Even though I am not a Christian, I really appreciate everything the church did for me. I cannot imagine how I would have handled life in the United States without the church’s help, especially during the first several weeks. When I first got here, the person who picked me up from the airport was a volunteer from church. For the first 2 weeks, a nice lady in the church kindly offered me temporary lodging at her house. Given most students did not have a car their first semester, the church brothers took us shopping every weekend. (Participant 9)

Professional Support from Counseling

The quantitative study revealed that Chinese students’ highest preferences for seeking help were family members (M = 2.85, SD = 1.37) and friends (M = 2.85, SD = 1.11). Counselors and professional psychologists (M = 1.31, SD = 0.62) were the least mentioned resources. When asked why they rarely seek professional help when they experience psychological depression, interview transcripts indicate that the interviewees have varied beliefs about why this is so. They may be prone to the culturally derived causes of underutilization, namely, the stigma associated with psychological difficulties. A chemistry student explained why she had a hard time telling counselors about her personal problems:

You know, the Chinese culture teaches us not to share our personal problems with outsiders. Talking to a counselor about psychological problems or admitting emotional difficulties is viewed as bringing disgrace and shame to the family. As such, we usually turn to our family or other Chinese students for help when we are in crisis or trouble. (Participant 18)

Different from those students who attribute underutilization to the culturally derived factors, some students believed that the underutilization of the counseling service is mainly due to Chinese students not knowing how counseling services work. Unsure if their problem warranted professional counseling, they were unfamiliar with how to access these services.

Chinese students who come to the United States bring with them a lack of familiarity with Western notions of mental health and counseling services. We do not make the connection between our personal problems and receiving professional help. (Participant 12)

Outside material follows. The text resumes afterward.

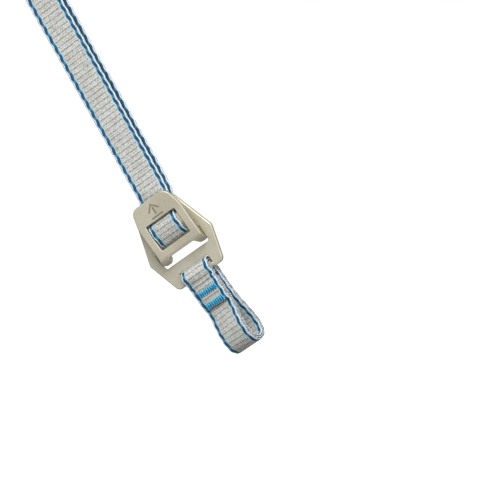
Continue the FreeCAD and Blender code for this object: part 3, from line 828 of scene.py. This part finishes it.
# Inside the buckle they are (x, y, z, yaw) on the plates: down between the plates, forward
# round the bar in the hook plate's window, and up between the plates before the first layer
BACK_COURSE = ((8.1, -0.625, 56.5, 3.0), (7.1, -0.625, 52.5, 0.6), (5.1, -0.625, 47.5, 0.0),
               (2.6, -0.625, 41.5, 0.0), (1.2, -0.625, 34.5, 0.0))
WRAP_PLACE = 1.1
WRAP_COURSE = tuple((WRAP_PLACE, y, z, 0.0) for y, z in (
    (-0.625, 29.3), (-0.63, 27.85), (-1.0, 27.0), (-2.5, 26.35), (-3.3, 27.45), (-4.6, 30.15),
    (-5.35, 32.35), (-5.5, 35.65), (-5.55, 38.05), (-4.9, 39.35), (-3.4, 40.15), (-1.9, 40.9),
    (-1.775, 42.35)))
FRONT_COURSE = ((1.5, -1.775, 45.5, 0.0), (3.4, -1.775, 50.0, 0.0), (5.2, -1.775, 54.0, 1.2))


def strap_controls():
    """From the hem of the tail, down into the buckle, round its bar, and up to the eye."""
    leg_low, leg_high = EYE_LEG
    arch = turn_points(0.0, EYE_HEIGHT, EYE_RADIUS, 180.0, 0.0)
    side = ((-EYE_RADIUS, leg_low), (-EYE_RADIUS, leg_high), *arch, (EYE_RADIUS, leg_high),
            (EYE_RADIUS, leg_low), *((LAYER, z) for z in EYE_SEAM))
    eye_course = tuple((0.0, y, z) for y, z in side)

    def above(course):
        return [(*on_strap(*point), STRAP_TWIST) for point in course]
    return [*above(HEM_COURSE + TAIL_COURSE), *BACK_COURSE, *WRAP_COURSE, *FRONT_COURSE,
            *above(RUN_COURSE + eye_course)]


strap, strap_length = webbing("strap_webbing", strap_controls(), WEBBING)
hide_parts("strap_run", "strap_tail", "strap_in_buckle")
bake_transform(strap)


# ---------------------------------------------------------------- hammock loop
TURNS = 3
# Radii of the first turn round the bar and at the loop's bottom, and the step to the next turn
FIRST_TURN = 2.475
LOW_FIRST_TURN = 6.1
TURN_PITCH = 1.1
# The turns lie looser where they go over the bar
LOOSE_PITCH = 1.53
OVER_BAR_HEIGHT = 0.9
LOW_CENTRE = -41.7
# The tucked end in the middle of the loop, and the heights of its points
TUCKED_DEPTH = 0.12
TUCKED_HEIGHTS = (-5.3, -12.0, -19.5)
DOWN_HEIGHTS = (-25.0, -35.0)
UP_HEIGHTS = (-35.0, -22.5, -10.0, -1.0)
# Below the bar the front leg is crumpled: how far each point is pulled in, and its height
CRUMPLE = ((0.7, -2.2), (-0.45, -3.2), (0.3, -4.6), (-0.1, -6.4), (0.0, -8.5), (0.0, -19.5))


def loop_controls():
    """Three turns round the receiver plate's lower bar, from the end tucked in behind the
    front leg to the end that lies on it below the lower tack."""
    line = [(TUCKED_DEPTH, z) for z in TUCKED_HEIGHTS]
    for number in range(TURNS):
        bar = FIRST_TURN + number * TURN_PITCH
        over = FIRST_TURN + number * LOOSE_PITCH
        low = LOW_FIRST_TURN + number * TURN_PITCH
        line += zip((BAR_DEPTH - bar, BAR_DEPTH - low), DOWN_HEIGHTS)
        line += turn_points(BAR_DEPTH, LOW_CENTRE, low, 180.0, 360.0)
        line += zip((BAR_DEPTH + low, BAR_DEPTH + bar, BAR_DEPTH + bar, BAR_DEPTH + over),
                    UP_HEIGHTS)
        line += turn_points(BAR_DEPTH, BAR_HEIGHT, over, 0.0, 180.0)
        line.append((BAR_DEPTH - over, OVER_BAR_HEIGHT))
        line += [(BAR_DEPTH - bar + pulled, z) for pulled, z in CRUMPLE]
    return [(*on_loop(0.0, y, z), loop_yaw(z)) for y, z in line]


loop, loop_length = webbing("loop_webbing", loop_controls(), WEBBING)
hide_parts("hammock_loop")
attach(loop, "loop")


# ---------------------------------------------------------------- bar tacks
# The faces of the webbing that the tacks lie on: the front of the loop's outermost turn, the
# front of the eye's seam and the back of the hem
LOOP_FACE = BAR_DEPTH - FIRST_TURN - (TURNS - 1) * TURN_PITCH - WEB_THICKNESS / 2
EYE_FACE = -1.1
HEM_FACE = 2.42
# Each tack's node, the frame it lies in, its x and z there, its face, the way out, its body
TACKS = (
    ("loop_tack_upper", on_loop, 0.0, -9.1, LOOP_FACE, -1, "loop"),
    ("loop_tack_lower", on_loop, 0.0, -17.2, LOOP_FACE, -1, "loop"),
    ("eye_tack_upper", on_strap, 0.0, 166.0, EYE_FACE, -1, "strap"),
    ("eye_tack_lower", on_strap, 0.0, 155.0, EYE_FACE, -1, "strap"),
    ("hem_tack", on_strap, 2.5, 139.5, HEM_FACE, 1, "strap"),
)
for name, place, centre, height, face, outward, body in TACKS:
    tack = bar_tack(name + "_thread", place, centre, height, face, outward, THREAD_BLUE)
    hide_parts(name)
    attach(tack, body)


# ---------------------------------------------------------------- floor and backdrop
# The floor's and the backdrop's sizes are in metres
FLOOR_HEIGHT = -0.5
FLOOR_HALF = 12.0
FLOOR_LEVEL = 0.88
FLOOR_GLOW = 0.45
floor_points = [(x * FLOOR_HALF, y * FLOOR_HALF, FLOOR_HEIGHT)
                for x, y in ((-1, -1), (1, -1), (1, 1), (-1, 1))]
floor = make_object("floor", floor_points, [(0, 1, 2, 3)],
                    plain_material("floor_pale", FLOOR_LEVEL, FLOOR_GLOW), smooth=False)
floor.visible_diffuse = False
floor.visible_glossy = False

BACKDROP_RADIUS = 13.0
BACKDROP_FINENESS = 4
BACKDROP_LEVEL = 0.0
BACKDROP_GLOW = 1.0
ball = bmesh.new()
bmesh.ops.create_icosphere(ball, subdivisions=BACKDROP_FINENESS, radius=BACKDROP_RADIUS)
backdrop_mesh = bpy.data.meshes.new("backdrop")
ball.to_mesh(backdrop_mesh)
ball.free()
backdrop_mesh.materials.append(plain_material("backdrop_white", BACKDROP_LEVEL, BACKDROP_GLOW))
backdrop = place_object("backdrop", backdrop_mesh)
for kind in ("diffuse", "glossy", "transmission", "volume_scatter", "shadow"):
    setattr(backdrop, "visible_" + kind, False)


# ---------------------------------------------------------------- camera
# The photograph's view: turned from the plates' front, level with them, and rolled
AZIMUTH = 22.0
ROLL = 35.0
LENS = 200.0
SENSOR = 36.0
CLIP_METRES = (0.01, 100.0)
# What the picture shows: its width, and its centre's place right of and above the plates' origin
PICTURE_WIDTH = 293.1
PICTURE_CENTRE = (28.6, 15.1)

# The picture's own axes in the row frame; backward leads from the buckle to the camera
cos_azimuth, sin_azimuth = cos_sin(AZIMUTH)
cos_roll, sin_roll = cos_sin(ROLL)
level_right = Vector((cos_azimuth, sin_azimuth, 0.0))
backward = Vector((sin_azimuth, -cos_azimuth, 0.0))
upright = Vector((0.0, 0.0, 1.0))
right = level_right * cos_roll - upright * sin_roll
up = level_right * sin_roll + upright * cos_roll
target = Vector(PLATE_ORIGIN) + right * PICTURE_CENTRE[0] + up * PICTURE_CENTRE[1]
distance = PICTURE_WIDTH * LENS / SENSOR

camera_data = bpy.data.cameras.new("camera")
camera_data.lens = LENS
camera_data.sensor_width = SENSOR
camera_data.clip_start, camera_data.clip_end = CLIP_METRES
camera = place_object("camera", camera_data)
turn = Matrix((right, up, backward)).transposed()
camera.matrix_world = Matrix.Translation((target + backward * distance) * MM) @ turn.to_4x4()
bpy.context.scene.camera = camera


# ---------------------------------------------------------------- light
# Directions are (right, up, backward) in the picture's own axes, from the buckle to the light
FILL_WAY = (-0.8, -0.1, 0.8)
FILL_METRES_AWAY = 1.6
FILL_METRES_WIDE = 0.9
FILL_WATTS = 1.8
SUN_WAY = (-0.05, 0.8, 0.65)
SUN_SPREAD = 30.0
SUN_STRENGTH = 1.9
# The world's two lobes: a direction each, and the range from closeness to it to brightness
KEY_WAY = (0.3, 0.6, 0.75)
KEY_RANGE = (-0.2, 0.95, 0.06, 1.35)
REAR_WAY = (0.0, 0.3, -1.0)
REAR_RANGE = (0.5, 0.95, 0.0, 1.6)


def from_picture(way):
    """A direction given in the picture's own axes."""
    return (right * way[0] + up * way[1] + backward * way[2]).normalized()


def add_light(name, kind, way, energy):
    """A light that shines from a direction."""
    data = bpy.data.lights.new(name, kind)
    data.energy = energy
    light = place_object(name, data)
    light.rotation_mode = "QUATERNION"
    light.rotation_quaternion = from_picture(way).to_track_quat("Z", "Y")
    return light


fill = add_light("fill", "AREA", FILL_WAY, FILL_WATTS)
fill.data.shape = "DISK"
fill.data.size = FILL_METRES_WIDE
fill.location = target * MM + from_picture(FILL_WAY) * FILL_METRES_AWAY

sun = add_light("sun", "SUN", SUN_WAY, SUN_STRENGTH)
sun.data.angle = math.radians(SUN_SPREAD)


def make_world():
    """A soft room: bright on the key's side, dim beside it and lit again from the rear."""
    world = bpy.data.worlds.new("world")
    world.use_nodes = True
    tree = world.node_tree
    place = texture_place(tree, "Generated")
    key = ramp(tree, dot(tree, place, from_picture(KEY_WAY)), *KEY_RANGE)
    rear = ramp(tree, dot(tree, place, from_picture(REAR_WAY)), *REAR_RANGE)
    background = tree.nodes["Background"]
    set_inputs(background, Color=WHITE)
    feed(tree, background.inputs["Strength"], add(tree, key, rear))
    return world


bpy.context.scene.world = make_world()
bpy.context.scene.view_settings.view_transform = "Standard"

My study also revealed that it is much easier for Chinese students in the business school to accept the American concept of counseling and to use a counseling service. Out of 18 respondents, only two students had used counseling services, and both of them were from the business school.

Summary

Since the late 1970s, sending students abroad has been a central part of the Chinese government’s policy. “Almost overnight, [Chinese] perceptions of America underwent a global change, from the decadent capitalist country to the land of gold and freedom” (Wang 1992, p. 10). Attracted by educational opportunities and the so-called American dream, China’s educated population vied for opportunities to go to the United States, despite the great uncertainties involved. Swept away by the fever of foreign study, most of them failed to think about the potential danger and difficulty of going abroad. As illustrated by the interview transcripts, the majority of participants were unsure about the exact goal of their upcoming sojourn when they left China.

Study abroad offers greater opportunities, but like life itself, it is full of stress and difficulty. As the analysis presented here shows, Chinese students’ stress coping and adaptation are not only influenced by group-level acculturation factors (e.g., society, culture, economics, and employment), but they are also influenced by individual-level factors (e.g., age, gender, major, marital status, expectations, predeparture knowledge, and skills). As a mature adult, before making a final decision about studying abroad, one should not only look at the overall picture of Chinese students’ group acculturation in the United States but also take careful consideration of the individual factors to determine whether one is personally ready for the inevitable stressors and difficulties.